Le Président Roosevelt a fait connaître ses intentions au sujet de Porto-Rico. « Notre but est d’élever le niveau de cette île à la hauteur du développement de l’Etat américain. Cet effort accompli, on lui donnera un gouvernement autonome. » Et les mêmes engagemens sont pris à l’endroit des Philippines.

Le conflit qui s’est élevé à propos des tarifs cubains, la question actuellement pendante des trusts, met dans une lumière certaine l’existence de deux pouvoirs qui ne sont pas aujourd’hui en plein accord. Des présidens comme Harrison, Cleveland, Mac-Kinley, représentaient les intérêts du peuple américain. Roosevelt représente ses principes. Tout d’abord il a en vue le droit. Le gouvernement de Wall Street a tout d’abord en vue le profit. Si cette opposition se prolonge, on ne tardera pas à voir de quel côté est la vraie force.

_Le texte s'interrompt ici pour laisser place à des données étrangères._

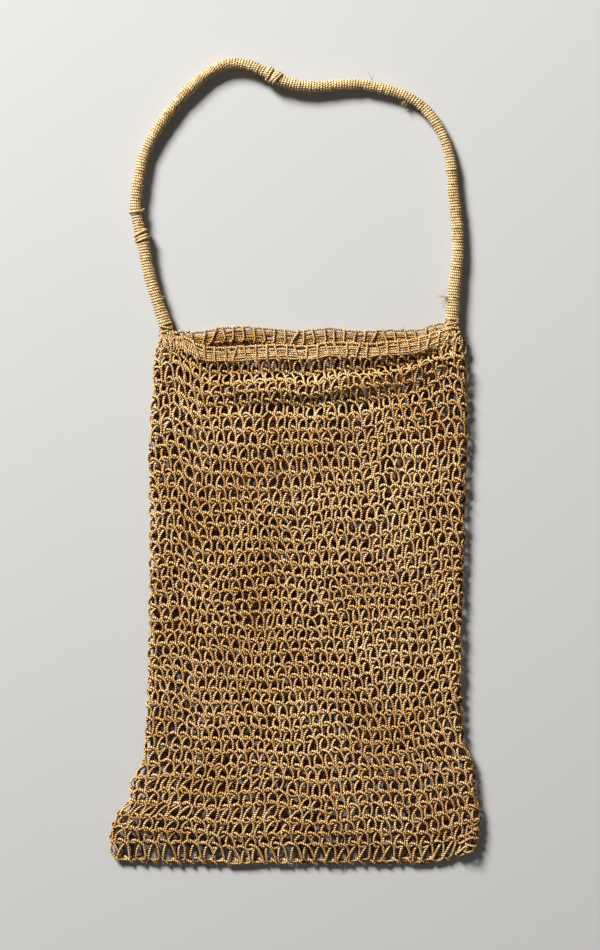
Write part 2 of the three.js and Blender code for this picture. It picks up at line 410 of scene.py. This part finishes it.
# ---------------------------------------------------------------------------------------------
# Mouth
# The band is five laid-in strands with a heavier cord above them, all bound together by a stitch
# at every loop of the net. It is one ring, and its front sags a little below its back.
# ---------------------------------------------------------------------------------------------
twine = 2.12
face_width = 255.0
face_gap = 5.7  # height of the flattened bag's middle
half = 3.4  # from that middle to the middle of either face of the net
face_lift = 1.2  # how much further up the front face stands
rim_half = 2.8  # from the bag's middle to the middle of the band
rim_lift = 4.2  # how far the front of the band stands open between its corners
rim_ends = (104, 106)  # heights of the band's left and right ends
stitches_round = 60
# Outline of the net, as height and distance across, from the mouth down.
left_edge = [
    (110, -110), (100, -116.5), (92, -118.5), (53, -120.5), (10, -123.5), (-32, -122.5),
    (-117, -122.5), (-202, -124), (-236, -126), (-258, -129.5), (-268, -133), (-275, -138.5),
    (-290, -140), (-302, -150.5), (-316, -156.5), (-326, -156), (-340, -153.5),
]
right_edge = [
    (112, 138), (100, 140.5), (92, 141), (70, 143.5), (19, 144.5), (-32, 142.5), (-83, 141),
    (-151, 139.5), (-202, 138.5), (-243, 142.5), (-255, 148.5), (-288, 152.5), (-304, 155.5),
    (-319, 154.5), (-333, 149),
]
# Top of the band, as distance across and height.
front_rim = [
    (-116, 107), (-107, 110.5), (-99, 109.3), (-88, 102.4), (-76.5, 97.4), (-62, 96.6),
    (-38, 97.7), (-12, 99.2), (5, 98), (17, 98.7), (28, 100.8), (46, 100.8), (63, 100.1),
    (80, 101.6), (95, 102.8), (109, 106), (118, 109.8), (130, 113.4), (141, 111),
]
back_rim = [
    (-116, 107), (-107, 110), (-96, 110.4), (-85, 110.2), (-76, 111.2), (-66, 113.5),
    (-48, 114.8), (-30, 113.7), (-5, 111.7), (6, 111.4), (16, 112.8), (33, 113.1), (48, 111.2),
    (63, 111), (76, 112), (103, 112), (112, 114.3), (120, 117), (132, 117.5), (141, 112),
]


def edge_at(edge, height):
    heights, across = zip(*edge)
    return np.interp(-np.asarray(height), -np.array(heights), across)


def rim_at(rim, x):
    points = smooth_line([(*p, 0) for p in rim], 200)
    return np.interp(x, points[:, 0], points[:, 1])


def round_bag(share):
    """A share of the way round the flattened bag from its left edge: how far across it, and its side."""
    arc = math.pi * half / 2
    knots = np.cumsum([0, arc, face_width, 2 * arc, face_width, arc])
    at = (share % 1) * knots[-1]
    quarter = math.pi / 2
    across = np.interp(at, knots, [0, 0, 1, 1, 0, 0])
    side = np.interp(at, knots, [2 * quarter, quarter, quarter, -quarter, -quarter, -2 * quarter])
    return across, np.cos(side), np.sin(side)


def on_rim(share, drop, out):
    """A point of the mouth band, at a drop below its cord and a distance out from its middle."""
    across, sideways, lean = round_bag(np.asarray(share, float))
    left = edge_at(left_edge, rim_ends[0]) + rim_half
    right = edge_at(right_edge, rim_ends[1]) - rim_half
    x = left + (right - left) * across
    front = (1 + lean) / 2
    y = front * rim_at(front_rim, x) + (1 - front) * rim_at(back_rim, x) - drop
    open_lift = 0.8 + rim_lift * (1 - np.abs(2 * across - 1) ** 8)
    z = face_gap + lean * (rim_half + out) + np.maximum(lean, 0) * open_lift
    return np.stack([x + sideways * (rim_half + out), y, z], -1), np.stack([sideways, 0 * x, lean], -1)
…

Quant à l’impérialisme, ceux qui, comme M. Willson, épient son aurore, se sont tournés du mauvais côté de l’horizon. Jamais le peuple américain, né libre, ne dotera son chef d’une puissance impériale. Il n’accroîtra même pas librement les prérogatives que la Constitution a octroyées au Président[1]. En revanche, le développement logique du génie commercial des Américains qui, quotidiennement, accumule plus de pouvoir dans les mains de quelques chefs industriels, pourra, un jour, nous montrer ces « Maîtres » imposant au peuple les obligations de l’Empire.


Mrs JOHN VAN VORST.

  1. Aucune modification aux termes de la Constitution ne peut être apportée sans que les deux tiers des deux Chambres aient jugé opportun de présenter un amendement qui, pour être accepté, doit être ratifié par les trois quarts des États.